Working at Stellekaya was an amazing experience. I learned this vast sweep of knowledge – from the vineyard side to the consumer – which winemakers working in big vineyards don’t get.
In the beginning I had difficulties with farmers. I was young and black and they thought, What does she know about wine? But as time went on, things changed. I built strong relationships with farmers and we work well together now.
The first award I got was in 2006 – the Michelangelo International Wine Award for my Cape Cross 2004. The function was white and dominated by men. I remember Tariro Masayiti, a winemaker from Zimbabwe who I’d studied with, was there. We were the only two black people, and when they announced that I’d won, the waiters jumped up and down, and I jumped up and danced with them. Then I returned to my table and we all shook hands.
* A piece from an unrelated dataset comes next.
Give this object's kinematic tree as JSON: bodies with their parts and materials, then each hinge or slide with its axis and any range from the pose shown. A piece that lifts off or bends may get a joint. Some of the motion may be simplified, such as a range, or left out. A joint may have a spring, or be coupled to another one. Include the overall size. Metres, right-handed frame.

I decided to take my wine that won gold home to my grandmother to taste. I told her it had won a gold medal and she was happy. I poured it into cups and she took a sip. She told me it was nice but her facial expression said the complete opposite. But I could see the pride and excitement in her. As horrible as this tasted, she was really proud her granddaughter had made this.
In 2012, I started my own wine brand, Aslina, named after my grandmother. She helped me keep my feet on the ground. I hope I can be half as strong as her.
In 2017, I had my first harvest of Chardonnay. On the day of the harvest it was exciting to be with Philip, my mentor and teacher from Delheim, from whom I’d bought the grapes. We harvested five tons and Philip told me it was one of his proudest moments too. ‘I was there in the beginning when you started as a student,’ he said.